--- Exercise goal ---
Repeat the material in full. Keep every line exactly as it is.

(begin)

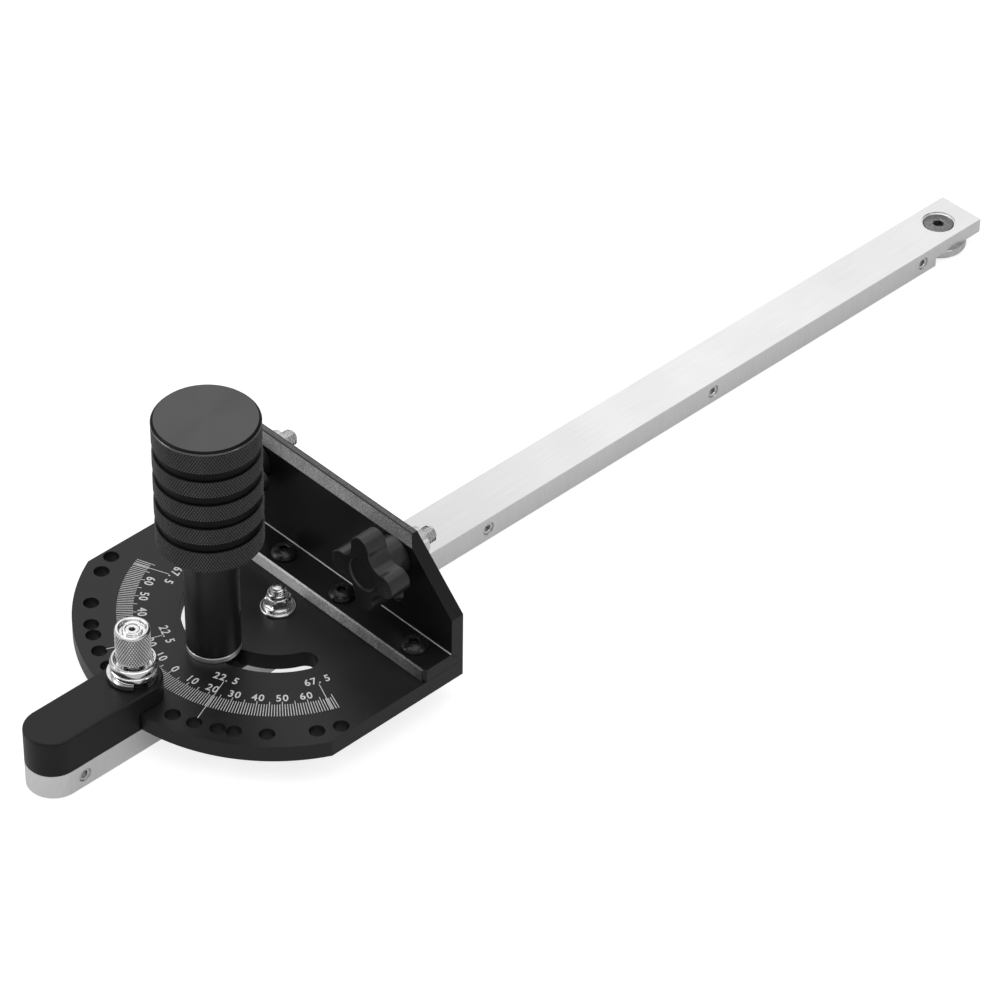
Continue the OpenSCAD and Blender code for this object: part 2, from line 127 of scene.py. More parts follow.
# %% Helpers for node trees
def plug(tree, value, entry):
    """Feeds one input with a number, a tuple, a Sum, a socket or a node's first output."""
    if isinstance(value, Sum):
        value = value.socket
    if isinstance(value, bpy.types.Node):
        value = value.outputs[0]
    if isinstance(value, bpy.types.NodeSocket):
        tree.links.new(value, entry)
    else:
        entry.default_value = value


def add_node(tree, kind, feeds=None, **options):
    """Adds a node, sets its options and feeds its inputs by name or by number."""
    node = tree.nodes.new(kind)
    for option, value in options.items():
        setattr(node, option, value)
    for key, value in (feeds or {}).items():
        plug(tree, value, node.inputs[key])
    return node


def math_node(tree, operation, *values):
    return Sum(tree, add_node(tree, "ShaderNodeMath", dict(enumerate(values)), operation=operation))


class Sum:
    """A number in a node tree; each sum that is made with it adds a Math node."""

    def __init__(self, tree, source):
        self.tree = tree
        self.socket = source.outputs[0] if isinstance(source, bpy.types.Node) else source

    def math(self, operation, *others):
        return math_node(self.tree, operation, self, *others)

    def __add__(self, other):
        return self.math("ADD", other)

    def __sub__(self, other):
        return self.math("SUBTRACT", other)

    def __rsub__(self, other):
        return math_node(self.tree, "SUBTRACT", other, self)

    def __mul__(self, other):
        return self.math("MULTIPLY", other)

    def __truediv__(self, other):
        return self.math("DIVIDE", other)

    def __mod__(self, other):
        return self.math("MODULO", other)

    def __gt__(self, other):
        return self.math("GREATER_THAN", other)

    def __lt__(self, other):
        return self.math("LESS_THAN", other)

    def at_least(self, other):
        return self.math("MAXIMUM", other)

    def at_most(self, other):
        return self.math("MINIMUM", other)


def vector(tree, x, y, z):
    return add_node(tree, "ShaderNodeCombineXYZ", {0: x, 1: y, 2: z})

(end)

--- Result of the task ---
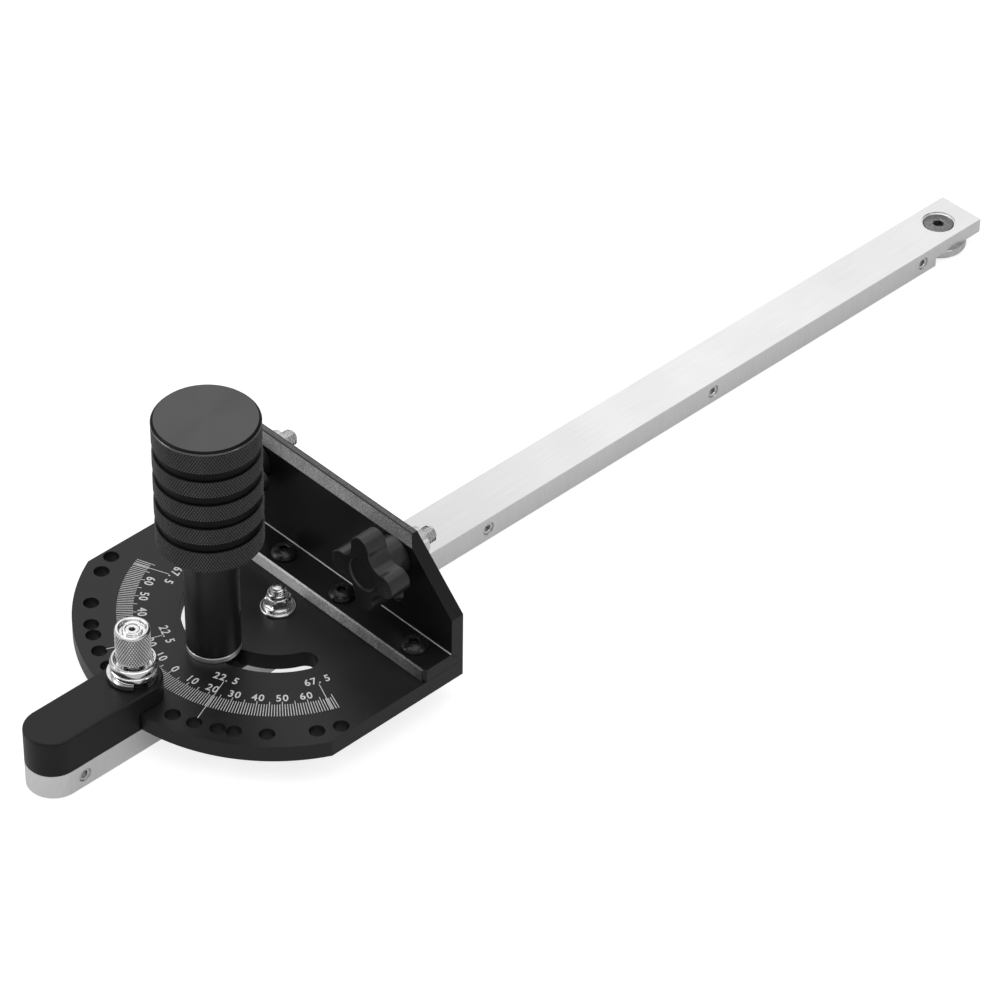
Continue the OpenSCAD and Blender code for this object: part 2, from line 127 of scene.py. More parts follow.
# %% Helpers for node trees
def plug(tree, value, entry):
    """Feeds one input with a number, a tuple, a Sum, a socket or a node's first output."""
    if isinstance(value, Sum):
        value = value.socket
    if isinstance(value, bpy.types.Node):
        value = value.outputs[0]
    if isinstance(value, bpy.types.NodeSocket):
        tree.links.new(value, entry)
    else:
        entry.default_value = value


def add_node(tree, kind, feeds=None, **options):
    """Adds a node, sets its options and feeds its inputs by name or by number."""
    node = tree.nodes.new(kind)
    for option, value in options.items():
        setattr(node, option, value)
    for key, value in (feeds or {}).items():
        plug(tree, value, node.inputs[key])
    return node


def math_node(tree, operation, *values):
    return Sum(tree, add_node(tree, "ShaderNodeMath", dict(enumerate(values)), operation=operation))


class Sum:
    """A number in a node tree; each sum that is made with it adds a Math node."""

    def __init__(self, tree, source):
        self.tree = tree
        self.socket = source.outputs[0] if isinstance(source, bpy.types.Node) else source

    def math(self, operation, *others):
        return math_node(self.tree, operation, self, *others)

    def __add__(self, other):
        return self.math("ADD", other)

    def __sub__(self, other):
        return self.math("SUBTRACT", other)

    def __rsub__(self, other):
        return math_node(self.tree, "SUBTRACT", other, self)

    def __mul__(self, other):
        return self.math("MULTIPLY", other)

    def __truediv__(self, other):
        return self.math("DIVIDE", other)

    def __mod__(self, other):
        return self.math("MODULO", other)

    def __gt__(self, other):
        return self.math("GREATER_THAN", other)

    def __lt__(self, other):
        return self.math("LESS_THAN", other)

    def at_least(self, other):
        return self.math("MAXIMUM", other)

    def at_most(self, other):
        return self.math("MINIMUM", other)


def vector(tree, x, y, z):
    return add_node(tree, "ShaderNodeCombineXYZ", {0: x, 1: y, 2: z})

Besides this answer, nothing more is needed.